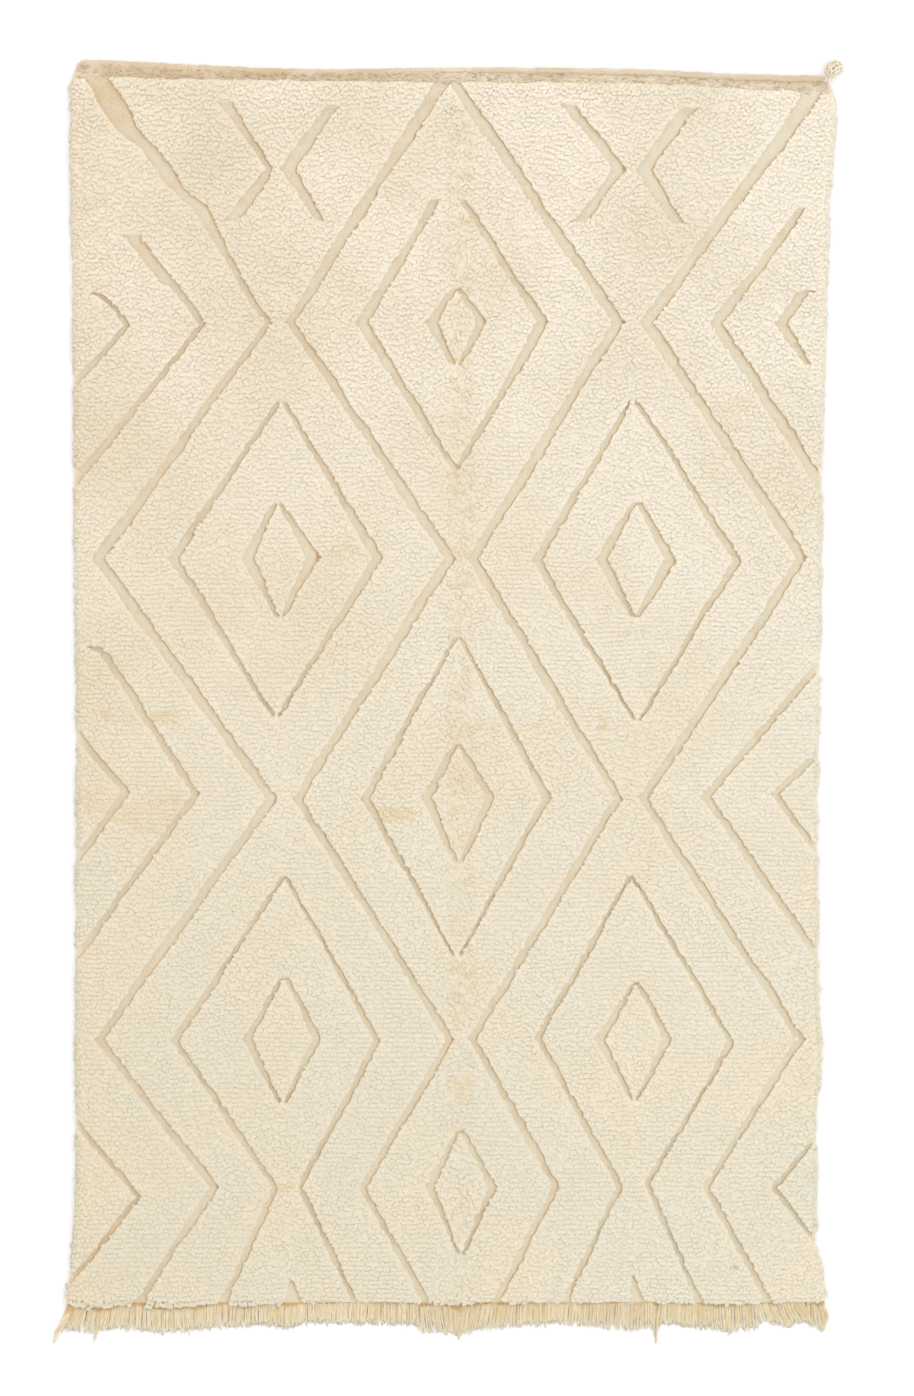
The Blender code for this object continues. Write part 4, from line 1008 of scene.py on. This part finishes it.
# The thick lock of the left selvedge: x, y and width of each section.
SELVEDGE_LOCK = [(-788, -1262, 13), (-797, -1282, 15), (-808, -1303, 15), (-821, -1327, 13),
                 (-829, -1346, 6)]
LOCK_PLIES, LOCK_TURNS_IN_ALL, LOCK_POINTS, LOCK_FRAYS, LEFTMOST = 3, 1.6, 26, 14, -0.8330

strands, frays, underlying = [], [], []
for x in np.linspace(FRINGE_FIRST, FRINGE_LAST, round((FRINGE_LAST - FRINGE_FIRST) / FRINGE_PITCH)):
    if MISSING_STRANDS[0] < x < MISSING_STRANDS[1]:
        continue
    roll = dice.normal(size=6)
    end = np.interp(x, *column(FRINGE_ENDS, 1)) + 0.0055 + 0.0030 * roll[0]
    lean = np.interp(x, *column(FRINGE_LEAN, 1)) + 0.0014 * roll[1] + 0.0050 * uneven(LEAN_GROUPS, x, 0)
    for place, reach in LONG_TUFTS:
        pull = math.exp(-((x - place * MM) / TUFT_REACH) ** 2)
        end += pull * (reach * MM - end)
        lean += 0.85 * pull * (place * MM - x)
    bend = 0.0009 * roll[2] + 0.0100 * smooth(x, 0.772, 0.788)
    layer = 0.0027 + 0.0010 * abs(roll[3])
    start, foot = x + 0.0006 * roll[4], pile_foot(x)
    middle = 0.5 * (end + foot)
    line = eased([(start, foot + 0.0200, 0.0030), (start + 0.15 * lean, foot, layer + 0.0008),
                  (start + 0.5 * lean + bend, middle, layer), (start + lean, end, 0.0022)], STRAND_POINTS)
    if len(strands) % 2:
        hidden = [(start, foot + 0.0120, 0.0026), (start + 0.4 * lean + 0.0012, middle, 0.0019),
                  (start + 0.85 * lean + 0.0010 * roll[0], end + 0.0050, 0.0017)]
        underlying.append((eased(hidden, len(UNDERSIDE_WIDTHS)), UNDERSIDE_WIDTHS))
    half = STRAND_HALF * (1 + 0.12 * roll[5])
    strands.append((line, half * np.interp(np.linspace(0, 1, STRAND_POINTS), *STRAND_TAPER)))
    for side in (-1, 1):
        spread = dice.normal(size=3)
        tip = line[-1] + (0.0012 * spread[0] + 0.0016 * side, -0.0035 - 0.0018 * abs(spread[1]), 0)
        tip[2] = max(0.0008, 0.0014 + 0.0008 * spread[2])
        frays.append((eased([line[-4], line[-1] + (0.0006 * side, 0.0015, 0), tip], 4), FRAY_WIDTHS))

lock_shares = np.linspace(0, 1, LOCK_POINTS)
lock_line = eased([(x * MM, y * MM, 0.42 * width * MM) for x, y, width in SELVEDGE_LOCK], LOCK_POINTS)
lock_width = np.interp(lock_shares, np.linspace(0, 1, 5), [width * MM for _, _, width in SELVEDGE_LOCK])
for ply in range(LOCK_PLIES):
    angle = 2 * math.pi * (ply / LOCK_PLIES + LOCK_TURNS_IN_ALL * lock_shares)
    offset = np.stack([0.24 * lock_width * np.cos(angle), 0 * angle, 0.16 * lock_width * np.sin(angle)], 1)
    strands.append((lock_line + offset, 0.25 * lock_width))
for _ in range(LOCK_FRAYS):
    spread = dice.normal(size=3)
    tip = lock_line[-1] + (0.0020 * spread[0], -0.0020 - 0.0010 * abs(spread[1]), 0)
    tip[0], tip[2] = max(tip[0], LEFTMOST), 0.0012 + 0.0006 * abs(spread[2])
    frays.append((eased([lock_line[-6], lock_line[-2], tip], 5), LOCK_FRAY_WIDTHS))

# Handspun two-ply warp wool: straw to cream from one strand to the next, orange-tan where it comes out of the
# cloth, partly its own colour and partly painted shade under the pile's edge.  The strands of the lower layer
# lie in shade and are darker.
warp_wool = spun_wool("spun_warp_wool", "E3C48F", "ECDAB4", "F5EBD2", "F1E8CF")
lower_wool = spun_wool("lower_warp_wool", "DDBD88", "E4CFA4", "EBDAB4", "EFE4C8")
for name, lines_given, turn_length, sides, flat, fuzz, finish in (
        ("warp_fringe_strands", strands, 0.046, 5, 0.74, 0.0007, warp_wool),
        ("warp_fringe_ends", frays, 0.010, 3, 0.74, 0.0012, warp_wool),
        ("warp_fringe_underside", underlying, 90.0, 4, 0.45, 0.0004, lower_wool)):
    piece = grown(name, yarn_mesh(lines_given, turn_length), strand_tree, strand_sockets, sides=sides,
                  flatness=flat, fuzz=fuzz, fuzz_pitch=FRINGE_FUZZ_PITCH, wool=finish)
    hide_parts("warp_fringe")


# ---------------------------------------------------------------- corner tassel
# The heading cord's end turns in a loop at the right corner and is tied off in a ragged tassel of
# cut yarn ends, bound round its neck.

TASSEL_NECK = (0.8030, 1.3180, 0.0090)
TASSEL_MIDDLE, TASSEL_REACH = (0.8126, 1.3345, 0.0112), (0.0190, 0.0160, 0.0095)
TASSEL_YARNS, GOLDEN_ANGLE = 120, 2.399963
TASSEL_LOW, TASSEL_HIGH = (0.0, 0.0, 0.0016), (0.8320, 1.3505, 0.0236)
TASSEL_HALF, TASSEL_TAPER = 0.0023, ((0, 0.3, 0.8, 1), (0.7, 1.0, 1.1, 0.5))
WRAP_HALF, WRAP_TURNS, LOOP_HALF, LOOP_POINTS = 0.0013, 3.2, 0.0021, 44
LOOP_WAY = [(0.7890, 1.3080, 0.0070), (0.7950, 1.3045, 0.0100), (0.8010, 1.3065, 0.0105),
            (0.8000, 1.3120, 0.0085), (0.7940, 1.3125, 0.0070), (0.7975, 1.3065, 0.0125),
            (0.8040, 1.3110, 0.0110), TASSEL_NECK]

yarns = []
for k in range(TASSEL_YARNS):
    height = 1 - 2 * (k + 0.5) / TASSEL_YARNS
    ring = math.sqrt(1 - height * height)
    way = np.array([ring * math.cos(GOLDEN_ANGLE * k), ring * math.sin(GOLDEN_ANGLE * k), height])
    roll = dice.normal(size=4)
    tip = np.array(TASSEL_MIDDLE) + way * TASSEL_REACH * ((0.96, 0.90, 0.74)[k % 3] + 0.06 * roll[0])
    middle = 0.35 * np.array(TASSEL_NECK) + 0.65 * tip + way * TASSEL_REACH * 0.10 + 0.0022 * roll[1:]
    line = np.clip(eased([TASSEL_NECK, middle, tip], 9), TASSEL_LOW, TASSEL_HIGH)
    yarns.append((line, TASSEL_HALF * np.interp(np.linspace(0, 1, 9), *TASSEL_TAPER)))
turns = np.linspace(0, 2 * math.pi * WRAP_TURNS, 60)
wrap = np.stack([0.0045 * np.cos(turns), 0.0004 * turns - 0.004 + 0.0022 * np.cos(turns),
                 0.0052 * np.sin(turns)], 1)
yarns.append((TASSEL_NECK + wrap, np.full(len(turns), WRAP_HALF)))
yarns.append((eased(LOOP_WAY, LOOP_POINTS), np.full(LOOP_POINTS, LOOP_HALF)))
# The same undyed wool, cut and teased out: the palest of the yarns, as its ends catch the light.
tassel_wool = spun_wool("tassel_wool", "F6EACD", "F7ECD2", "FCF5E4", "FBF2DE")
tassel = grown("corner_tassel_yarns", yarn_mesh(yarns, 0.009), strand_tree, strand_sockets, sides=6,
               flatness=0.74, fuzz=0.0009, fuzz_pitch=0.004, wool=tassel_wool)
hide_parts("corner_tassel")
########################################
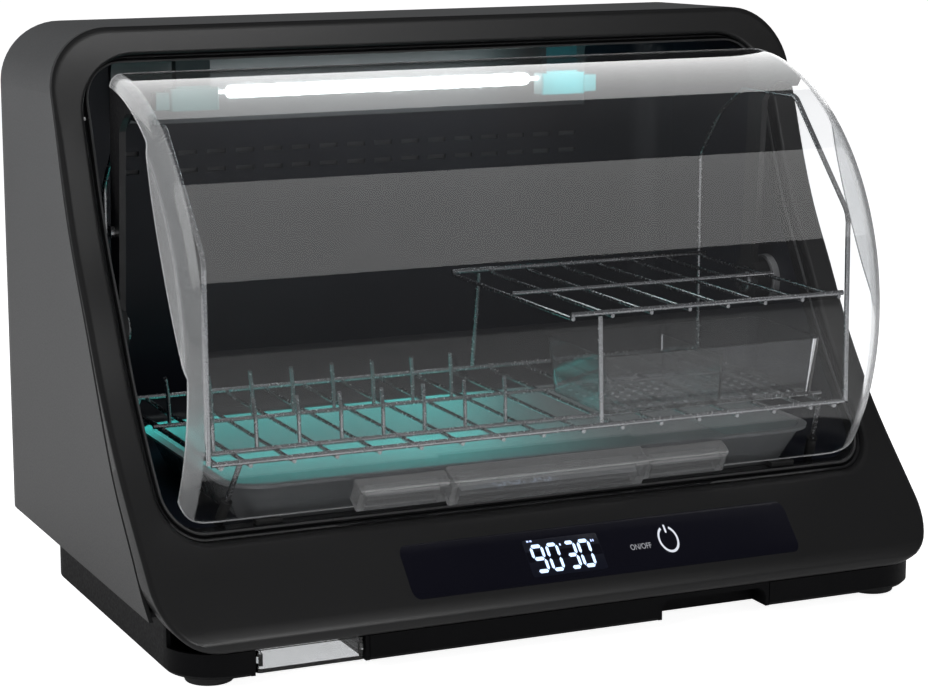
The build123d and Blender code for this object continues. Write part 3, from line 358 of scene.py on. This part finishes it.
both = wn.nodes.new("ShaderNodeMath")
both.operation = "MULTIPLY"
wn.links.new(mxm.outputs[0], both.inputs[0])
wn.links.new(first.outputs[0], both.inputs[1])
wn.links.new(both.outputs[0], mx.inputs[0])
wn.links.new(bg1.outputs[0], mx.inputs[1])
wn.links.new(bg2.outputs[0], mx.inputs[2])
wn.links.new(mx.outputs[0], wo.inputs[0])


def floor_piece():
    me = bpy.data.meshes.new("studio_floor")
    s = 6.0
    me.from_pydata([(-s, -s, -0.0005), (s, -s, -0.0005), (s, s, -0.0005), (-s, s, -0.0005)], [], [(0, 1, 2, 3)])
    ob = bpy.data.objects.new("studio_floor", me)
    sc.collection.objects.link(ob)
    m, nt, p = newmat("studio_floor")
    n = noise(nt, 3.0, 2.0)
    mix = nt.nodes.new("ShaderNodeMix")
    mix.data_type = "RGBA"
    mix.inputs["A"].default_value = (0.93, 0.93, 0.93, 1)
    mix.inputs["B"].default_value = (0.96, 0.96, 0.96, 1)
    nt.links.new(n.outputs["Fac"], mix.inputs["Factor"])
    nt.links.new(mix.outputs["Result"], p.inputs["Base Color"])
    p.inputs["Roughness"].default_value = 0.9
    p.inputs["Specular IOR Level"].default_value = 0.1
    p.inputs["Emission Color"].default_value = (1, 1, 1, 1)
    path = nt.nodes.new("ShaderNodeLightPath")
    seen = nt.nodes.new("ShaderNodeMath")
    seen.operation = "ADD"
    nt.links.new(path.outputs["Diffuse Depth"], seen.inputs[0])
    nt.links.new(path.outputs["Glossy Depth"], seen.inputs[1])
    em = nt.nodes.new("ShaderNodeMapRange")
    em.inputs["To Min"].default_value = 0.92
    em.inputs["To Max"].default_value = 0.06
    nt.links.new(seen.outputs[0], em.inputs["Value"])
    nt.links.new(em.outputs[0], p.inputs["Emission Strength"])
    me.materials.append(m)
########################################
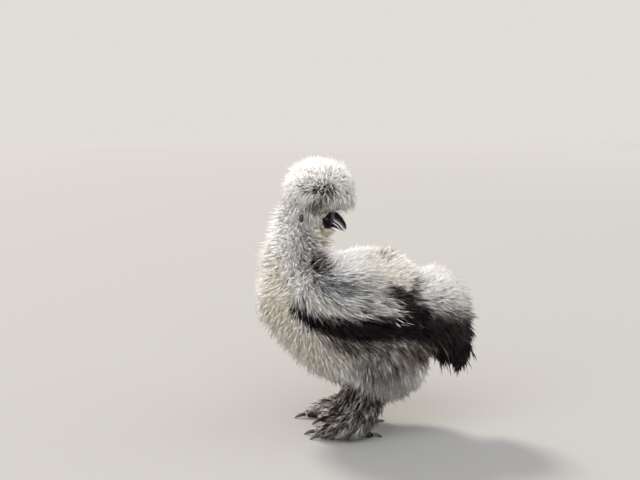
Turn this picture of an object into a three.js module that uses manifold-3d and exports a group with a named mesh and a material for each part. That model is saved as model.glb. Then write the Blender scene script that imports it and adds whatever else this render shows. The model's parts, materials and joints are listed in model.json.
########################################
▶ _Goal_
Extract verbatim only those lines that run from the line with "The Blender code" to the line with "LOCK_PLIES, LOCK_TURNS_IN_ALL, LOCK_POINTS, LOCK_FRAYS, LEFTMOST", inclusive.

▶ _Solution to this task_
The Blender code for this object continues. Write part 4, from line 1008 of scene.py on. This part finishes it.
# The thick lock of the left selvedge: x, y and width of each section.
SELVEDGE_LOCK = [(-788, -1262, 13), (-797, -1282, 15), (-808, -1303, 15), (-821, -1327, 13),
                 (-829, -1346, 6)]
LOCK_PLIES, LOCK_TURNS_IN_ALL, LOCK_POINTS, LOCK_FRAYS, LEFTMOST = 3, 1.6, 26, 14, -0.8330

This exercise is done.